Objective:
Produce word for word the lines of the data below running from the one that has "addPiece('crown_panel', crownPanel(), navyCotton);" to the one that has "obj.parent = None", inclusive, and no others.

## start Dataset records

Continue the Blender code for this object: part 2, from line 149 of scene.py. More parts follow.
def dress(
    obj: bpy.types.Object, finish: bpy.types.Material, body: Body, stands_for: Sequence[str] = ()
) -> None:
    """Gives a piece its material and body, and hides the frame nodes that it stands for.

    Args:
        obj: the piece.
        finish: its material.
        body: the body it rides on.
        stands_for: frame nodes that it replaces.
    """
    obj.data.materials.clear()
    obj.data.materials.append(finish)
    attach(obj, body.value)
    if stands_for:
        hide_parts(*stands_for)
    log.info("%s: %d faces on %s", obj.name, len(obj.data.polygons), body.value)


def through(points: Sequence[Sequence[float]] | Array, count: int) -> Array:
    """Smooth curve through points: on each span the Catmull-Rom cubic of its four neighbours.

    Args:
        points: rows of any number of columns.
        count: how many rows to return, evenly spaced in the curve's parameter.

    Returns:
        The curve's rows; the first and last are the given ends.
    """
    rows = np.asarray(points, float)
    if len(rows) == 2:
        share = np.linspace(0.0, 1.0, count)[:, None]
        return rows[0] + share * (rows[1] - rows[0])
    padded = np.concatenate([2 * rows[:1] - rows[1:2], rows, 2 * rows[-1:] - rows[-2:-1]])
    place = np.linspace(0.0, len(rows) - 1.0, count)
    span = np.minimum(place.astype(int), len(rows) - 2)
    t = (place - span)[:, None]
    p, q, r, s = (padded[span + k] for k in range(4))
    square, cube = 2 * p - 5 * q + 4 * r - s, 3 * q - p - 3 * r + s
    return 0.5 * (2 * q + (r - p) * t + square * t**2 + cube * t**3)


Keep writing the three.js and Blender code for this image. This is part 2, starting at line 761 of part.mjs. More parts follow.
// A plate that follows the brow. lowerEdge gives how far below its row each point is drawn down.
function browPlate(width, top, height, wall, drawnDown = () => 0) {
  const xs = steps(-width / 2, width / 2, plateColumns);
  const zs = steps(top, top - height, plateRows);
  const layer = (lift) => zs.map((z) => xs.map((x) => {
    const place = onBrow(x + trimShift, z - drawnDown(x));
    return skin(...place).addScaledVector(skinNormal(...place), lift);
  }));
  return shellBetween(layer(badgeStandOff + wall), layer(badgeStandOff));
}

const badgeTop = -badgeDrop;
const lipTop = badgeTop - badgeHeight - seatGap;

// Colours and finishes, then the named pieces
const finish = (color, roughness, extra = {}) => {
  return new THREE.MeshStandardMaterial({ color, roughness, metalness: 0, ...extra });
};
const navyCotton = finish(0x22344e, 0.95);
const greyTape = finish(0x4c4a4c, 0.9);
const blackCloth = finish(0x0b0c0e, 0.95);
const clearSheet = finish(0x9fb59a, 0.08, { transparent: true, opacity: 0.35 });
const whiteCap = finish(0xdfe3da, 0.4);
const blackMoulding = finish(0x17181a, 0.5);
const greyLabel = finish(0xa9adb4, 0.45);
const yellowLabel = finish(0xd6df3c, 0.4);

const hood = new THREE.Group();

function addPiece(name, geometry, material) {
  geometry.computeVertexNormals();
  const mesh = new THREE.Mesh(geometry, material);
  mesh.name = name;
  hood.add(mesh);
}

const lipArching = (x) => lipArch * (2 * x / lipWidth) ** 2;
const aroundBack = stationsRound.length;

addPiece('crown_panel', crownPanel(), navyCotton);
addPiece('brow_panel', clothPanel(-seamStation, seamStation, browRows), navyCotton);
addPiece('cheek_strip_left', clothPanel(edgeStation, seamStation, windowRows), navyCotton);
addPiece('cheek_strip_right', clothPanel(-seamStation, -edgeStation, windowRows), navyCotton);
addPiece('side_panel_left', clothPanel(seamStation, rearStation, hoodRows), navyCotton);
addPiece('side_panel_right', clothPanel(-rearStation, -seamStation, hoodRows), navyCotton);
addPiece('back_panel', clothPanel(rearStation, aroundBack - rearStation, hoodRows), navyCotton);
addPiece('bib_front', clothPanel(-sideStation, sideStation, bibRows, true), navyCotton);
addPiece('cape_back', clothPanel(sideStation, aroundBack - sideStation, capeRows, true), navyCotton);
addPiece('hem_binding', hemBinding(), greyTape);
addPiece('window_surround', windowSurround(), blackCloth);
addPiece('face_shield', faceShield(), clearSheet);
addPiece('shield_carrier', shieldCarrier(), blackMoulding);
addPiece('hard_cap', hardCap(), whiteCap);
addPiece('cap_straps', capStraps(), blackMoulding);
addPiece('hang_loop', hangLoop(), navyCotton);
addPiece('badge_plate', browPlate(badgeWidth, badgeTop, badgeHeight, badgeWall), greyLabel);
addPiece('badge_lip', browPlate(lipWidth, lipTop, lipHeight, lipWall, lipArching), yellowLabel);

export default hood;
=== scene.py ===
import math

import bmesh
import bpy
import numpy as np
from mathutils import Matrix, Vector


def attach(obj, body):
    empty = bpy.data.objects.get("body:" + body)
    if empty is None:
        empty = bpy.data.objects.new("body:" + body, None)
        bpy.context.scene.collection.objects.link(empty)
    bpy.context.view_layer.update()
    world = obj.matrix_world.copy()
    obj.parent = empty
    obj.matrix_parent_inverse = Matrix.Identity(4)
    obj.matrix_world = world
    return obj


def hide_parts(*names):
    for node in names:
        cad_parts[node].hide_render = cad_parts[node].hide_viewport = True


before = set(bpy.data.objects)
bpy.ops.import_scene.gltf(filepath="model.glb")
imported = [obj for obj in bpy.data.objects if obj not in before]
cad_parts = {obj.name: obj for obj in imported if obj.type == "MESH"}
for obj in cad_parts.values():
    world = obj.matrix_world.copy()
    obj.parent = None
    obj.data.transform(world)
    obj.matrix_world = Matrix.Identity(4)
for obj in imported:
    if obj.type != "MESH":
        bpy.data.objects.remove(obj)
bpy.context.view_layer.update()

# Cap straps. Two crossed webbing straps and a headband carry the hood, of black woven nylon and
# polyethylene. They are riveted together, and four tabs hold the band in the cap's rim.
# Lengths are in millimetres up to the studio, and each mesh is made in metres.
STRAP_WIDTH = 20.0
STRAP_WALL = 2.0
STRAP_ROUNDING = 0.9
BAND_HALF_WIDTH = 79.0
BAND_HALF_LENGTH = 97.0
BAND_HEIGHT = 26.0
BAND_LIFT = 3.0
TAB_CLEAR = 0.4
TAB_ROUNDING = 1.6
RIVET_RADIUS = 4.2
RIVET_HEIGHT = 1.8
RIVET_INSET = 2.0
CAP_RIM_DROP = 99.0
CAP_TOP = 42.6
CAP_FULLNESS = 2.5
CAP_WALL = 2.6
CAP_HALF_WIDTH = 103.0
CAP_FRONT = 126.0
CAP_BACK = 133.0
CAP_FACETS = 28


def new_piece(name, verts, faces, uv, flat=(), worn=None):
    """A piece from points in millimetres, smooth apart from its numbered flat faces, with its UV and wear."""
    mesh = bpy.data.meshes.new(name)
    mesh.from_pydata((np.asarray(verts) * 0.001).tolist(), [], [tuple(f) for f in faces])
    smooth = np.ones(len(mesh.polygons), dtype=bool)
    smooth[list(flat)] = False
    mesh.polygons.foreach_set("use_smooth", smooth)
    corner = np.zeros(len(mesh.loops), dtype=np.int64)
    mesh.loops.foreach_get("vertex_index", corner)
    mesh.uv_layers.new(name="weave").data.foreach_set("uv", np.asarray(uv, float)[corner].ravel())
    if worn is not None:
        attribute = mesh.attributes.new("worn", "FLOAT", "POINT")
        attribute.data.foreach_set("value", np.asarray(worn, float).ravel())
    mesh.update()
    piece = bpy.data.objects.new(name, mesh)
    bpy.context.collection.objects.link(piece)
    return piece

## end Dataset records

Task result:
addPiece('crown_panel', crownPanel(), navyCotton);
addPiece('brow_panel', clothPanel(-seamStation, seamStation, browRows), navyCotton);
addPiece('cheek_strip_left', clothPanel(edgeStation, seamStation, windowRows), navyCotton);
addPiece('cheek_strip_right', clothPanel(-seamStation, -edgeStation, windowRows), navyCotton);
addPiece('side_panel_left', clothPanel(seamStation, rearStation, hoodRows), navyCotton);
addPiece('side_panel_right', clothPanel(-rearStation, -seamStation, hoodRows), navyCotton);
addPiece('back_panel', clothPanel(rearStation, aroundBack - rearStation, hoodRows), navyCotton);
addPiece('bib_front', clothPanel(-sideStation, sideStation, bibRows, true), navyCotton);
addPiece('cape_back', clothPanel(sideStation, aroundBack - sideStation, capeRows, true), navyCotton);
addPiece('hem_binding', hemBinding(), greyTape);
addPiece('window_surround', windowSurround(), blackCloth);
addPiece('face_shield', faceShield(), clearSheet);
addPiece('shield_carrier', shieldCarrier(), blackMoulding);
addPiece('hard_cap', hardCap(), whiteCap);
addPiece('cap_straps', capStraps(), blackMoulding);
addPiece('hang_loop', hangLoop(), navyCotton);
addPiece('badge_plate', browPlate(badgeWidth, badgeTop, badgeHeight, badgeWall), greyLabel);
addPiece('badge_lip', browPlate(lipWidth, lipTop, lipHeight, lipWall, lipArching), yellowLabel);

export default hood;
=== scene.py ===
import math

import bmesh
import bpy
import numpy as np
from mathutils import Matrix, Vector


def attach(obj, body):
    empty = bpy.data.objects.get("body:" + body)
    if empty is None:
        empty = bpy.data.objects.new("body:" + body, None)
        bpy.context.scene.collection.objects.link(empty)
    bpy.context.view_layer.update()
    world = obj.matrix_world.copy()
    obj.parent = empty
    obj.matrix_parent_inverse = Matrix.Identity(4)
    obj.matrix_world = world
    return obj


def hide_parts(*names):
    for node in names:
        cad_parts[node].hide_render = cad_parts[node].hide_viewport = True


before = set(bpy.data.objects)
bpy.ops.import_scene.gltf(filepath="model.glb")
imported = [obj for obj in bpy.data.objects if obj not in before]
cad_parts = {obj.name: obj for obj in imported if obj.type == "MESH"}
for obj in cad_parts.values():
    world = obj.matrix_world.copy()
    obj.parent = None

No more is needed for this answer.